Give the number of lines in the data that hold the word "manifold", and nothing else.

%%

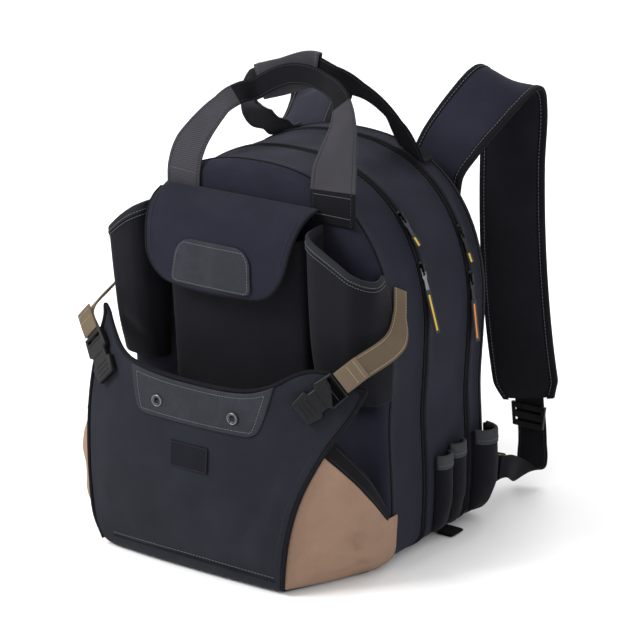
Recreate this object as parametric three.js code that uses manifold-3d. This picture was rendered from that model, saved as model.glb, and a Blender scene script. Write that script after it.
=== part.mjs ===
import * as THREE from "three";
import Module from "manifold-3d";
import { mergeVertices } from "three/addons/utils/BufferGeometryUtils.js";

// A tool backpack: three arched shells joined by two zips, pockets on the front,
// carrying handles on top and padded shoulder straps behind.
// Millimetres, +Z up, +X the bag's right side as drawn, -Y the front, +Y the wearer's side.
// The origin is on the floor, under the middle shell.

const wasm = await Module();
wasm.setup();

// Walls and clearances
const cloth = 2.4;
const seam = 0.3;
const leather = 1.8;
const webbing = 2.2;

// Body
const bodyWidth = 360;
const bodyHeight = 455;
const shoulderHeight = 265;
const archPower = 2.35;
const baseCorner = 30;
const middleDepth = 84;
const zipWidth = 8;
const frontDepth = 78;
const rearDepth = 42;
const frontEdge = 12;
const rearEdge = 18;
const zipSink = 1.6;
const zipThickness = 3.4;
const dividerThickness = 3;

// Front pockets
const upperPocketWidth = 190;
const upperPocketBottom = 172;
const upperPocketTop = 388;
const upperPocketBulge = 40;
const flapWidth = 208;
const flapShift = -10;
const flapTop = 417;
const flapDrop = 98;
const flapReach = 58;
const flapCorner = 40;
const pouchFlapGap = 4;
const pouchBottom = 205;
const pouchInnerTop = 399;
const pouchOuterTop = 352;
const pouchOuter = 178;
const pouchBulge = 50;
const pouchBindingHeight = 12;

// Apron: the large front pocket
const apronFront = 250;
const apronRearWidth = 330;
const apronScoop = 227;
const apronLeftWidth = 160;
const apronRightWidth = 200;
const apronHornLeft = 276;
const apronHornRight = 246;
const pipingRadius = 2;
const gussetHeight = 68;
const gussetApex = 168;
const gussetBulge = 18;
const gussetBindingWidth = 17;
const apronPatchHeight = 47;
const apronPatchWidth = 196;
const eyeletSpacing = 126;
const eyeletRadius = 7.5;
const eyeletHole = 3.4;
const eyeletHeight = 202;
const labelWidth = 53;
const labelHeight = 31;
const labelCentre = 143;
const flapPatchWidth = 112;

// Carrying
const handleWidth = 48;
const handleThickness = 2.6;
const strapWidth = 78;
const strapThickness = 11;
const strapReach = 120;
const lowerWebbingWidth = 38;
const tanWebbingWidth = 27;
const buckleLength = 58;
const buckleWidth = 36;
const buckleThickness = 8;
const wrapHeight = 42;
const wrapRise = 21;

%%

Solution for this task:
2